Copy out each line of the data that holds the word "model".

#### Records for processing
>> begin

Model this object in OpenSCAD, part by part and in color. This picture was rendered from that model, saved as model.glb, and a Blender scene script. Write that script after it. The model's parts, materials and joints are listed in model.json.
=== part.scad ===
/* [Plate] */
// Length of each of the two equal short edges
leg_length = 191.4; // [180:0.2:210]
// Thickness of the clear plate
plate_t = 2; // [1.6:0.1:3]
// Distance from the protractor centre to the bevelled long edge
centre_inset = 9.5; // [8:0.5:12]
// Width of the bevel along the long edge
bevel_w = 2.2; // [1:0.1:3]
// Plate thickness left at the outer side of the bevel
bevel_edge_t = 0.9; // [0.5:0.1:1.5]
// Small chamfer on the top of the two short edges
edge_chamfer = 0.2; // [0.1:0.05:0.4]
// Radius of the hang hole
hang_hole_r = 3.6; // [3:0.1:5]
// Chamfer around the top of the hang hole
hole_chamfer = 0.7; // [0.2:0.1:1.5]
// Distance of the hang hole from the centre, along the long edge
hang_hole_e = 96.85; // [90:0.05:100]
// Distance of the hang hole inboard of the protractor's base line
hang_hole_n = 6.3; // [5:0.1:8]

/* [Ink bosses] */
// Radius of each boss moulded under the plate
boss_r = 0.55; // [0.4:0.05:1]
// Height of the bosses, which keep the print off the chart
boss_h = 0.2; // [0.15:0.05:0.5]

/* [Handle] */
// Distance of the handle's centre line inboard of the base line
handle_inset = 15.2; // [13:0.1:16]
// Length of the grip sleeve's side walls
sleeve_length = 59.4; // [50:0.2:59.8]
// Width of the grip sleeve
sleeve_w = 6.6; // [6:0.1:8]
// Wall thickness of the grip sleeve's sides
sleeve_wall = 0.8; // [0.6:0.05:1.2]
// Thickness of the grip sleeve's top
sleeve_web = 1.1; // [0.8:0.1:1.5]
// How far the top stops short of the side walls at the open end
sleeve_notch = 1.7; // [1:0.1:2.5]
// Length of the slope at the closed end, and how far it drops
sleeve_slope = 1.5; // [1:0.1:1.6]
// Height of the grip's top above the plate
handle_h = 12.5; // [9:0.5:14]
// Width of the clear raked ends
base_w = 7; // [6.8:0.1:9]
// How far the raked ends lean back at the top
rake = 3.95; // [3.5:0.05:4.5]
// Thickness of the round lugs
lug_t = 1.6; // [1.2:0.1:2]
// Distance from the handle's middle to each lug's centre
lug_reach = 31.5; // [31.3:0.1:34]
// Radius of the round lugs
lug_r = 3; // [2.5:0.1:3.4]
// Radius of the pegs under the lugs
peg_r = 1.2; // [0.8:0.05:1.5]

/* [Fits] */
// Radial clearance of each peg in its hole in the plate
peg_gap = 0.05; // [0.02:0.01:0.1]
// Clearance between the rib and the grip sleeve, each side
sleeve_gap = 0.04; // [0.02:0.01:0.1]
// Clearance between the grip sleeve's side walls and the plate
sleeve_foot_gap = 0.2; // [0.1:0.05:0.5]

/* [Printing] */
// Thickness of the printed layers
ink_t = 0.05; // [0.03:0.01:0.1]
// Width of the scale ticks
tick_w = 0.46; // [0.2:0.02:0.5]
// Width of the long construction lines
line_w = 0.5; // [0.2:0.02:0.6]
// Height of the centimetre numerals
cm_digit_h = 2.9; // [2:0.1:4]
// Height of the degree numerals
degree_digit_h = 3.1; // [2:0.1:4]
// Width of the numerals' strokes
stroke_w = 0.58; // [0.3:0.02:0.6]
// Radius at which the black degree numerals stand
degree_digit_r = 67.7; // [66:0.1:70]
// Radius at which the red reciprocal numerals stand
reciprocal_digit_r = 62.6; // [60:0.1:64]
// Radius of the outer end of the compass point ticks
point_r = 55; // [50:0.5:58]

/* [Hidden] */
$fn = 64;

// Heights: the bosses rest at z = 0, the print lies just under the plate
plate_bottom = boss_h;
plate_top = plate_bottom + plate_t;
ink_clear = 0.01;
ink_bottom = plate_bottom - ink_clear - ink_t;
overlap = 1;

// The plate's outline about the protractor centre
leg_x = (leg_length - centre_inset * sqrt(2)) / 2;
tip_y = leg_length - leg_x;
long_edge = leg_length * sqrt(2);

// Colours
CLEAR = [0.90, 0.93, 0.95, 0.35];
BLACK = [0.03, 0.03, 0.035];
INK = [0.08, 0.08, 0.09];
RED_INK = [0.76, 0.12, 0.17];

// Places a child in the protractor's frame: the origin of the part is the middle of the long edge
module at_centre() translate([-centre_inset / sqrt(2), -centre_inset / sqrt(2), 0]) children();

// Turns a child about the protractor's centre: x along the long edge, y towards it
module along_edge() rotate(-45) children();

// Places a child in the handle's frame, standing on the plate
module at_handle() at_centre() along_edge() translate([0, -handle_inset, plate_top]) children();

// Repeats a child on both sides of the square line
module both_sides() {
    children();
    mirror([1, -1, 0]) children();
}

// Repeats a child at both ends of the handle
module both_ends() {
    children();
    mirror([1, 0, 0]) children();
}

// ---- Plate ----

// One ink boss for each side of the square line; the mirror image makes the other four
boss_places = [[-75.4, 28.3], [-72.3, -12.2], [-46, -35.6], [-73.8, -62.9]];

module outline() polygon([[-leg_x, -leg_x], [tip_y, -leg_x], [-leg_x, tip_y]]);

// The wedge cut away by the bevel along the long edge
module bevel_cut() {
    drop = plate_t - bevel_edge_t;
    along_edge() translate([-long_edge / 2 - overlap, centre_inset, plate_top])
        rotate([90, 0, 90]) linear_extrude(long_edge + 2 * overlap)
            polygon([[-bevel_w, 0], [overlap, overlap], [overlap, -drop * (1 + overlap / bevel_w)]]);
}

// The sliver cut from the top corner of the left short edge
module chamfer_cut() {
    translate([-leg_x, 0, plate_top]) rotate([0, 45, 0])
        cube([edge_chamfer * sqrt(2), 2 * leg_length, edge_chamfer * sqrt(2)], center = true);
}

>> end
>> begin

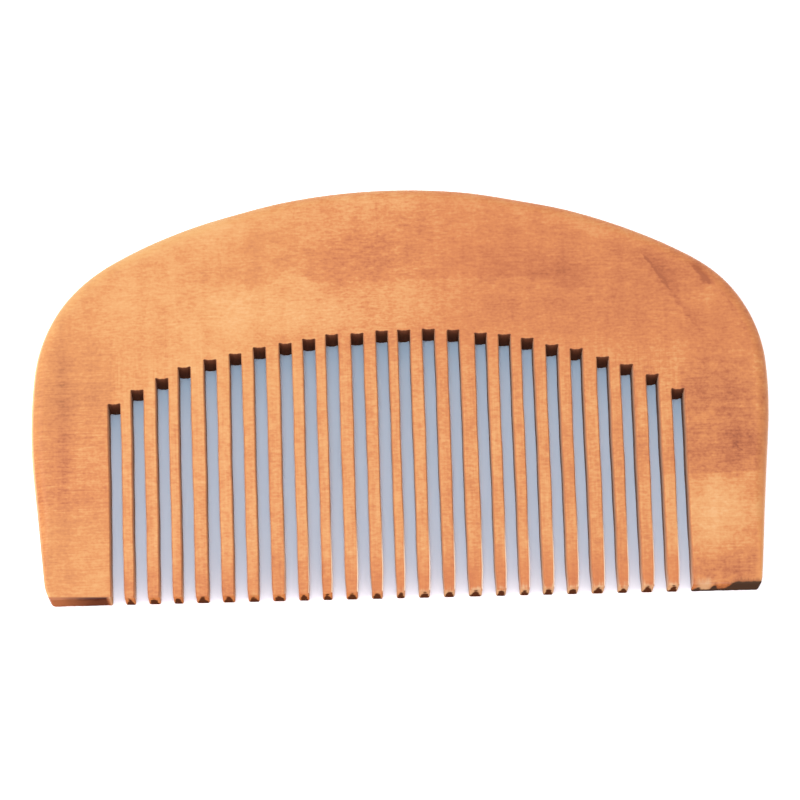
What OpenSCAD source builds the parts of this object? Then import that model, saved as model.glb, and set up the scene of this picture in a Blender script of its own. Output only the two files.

>> end

#### Problem solution
Model this object in OpenSCAD, part by part and in color. This picture was rendered from that model, saved as model.glb, and a Blender scene script. Write that script after it. The model's parts, materials and joints are listed in model.json.
What OpenSCAD source builds the parts of this object? Then import that model, saved as model.glb, and set up the scene of this picture in a Blender script of its own. Output only the two files.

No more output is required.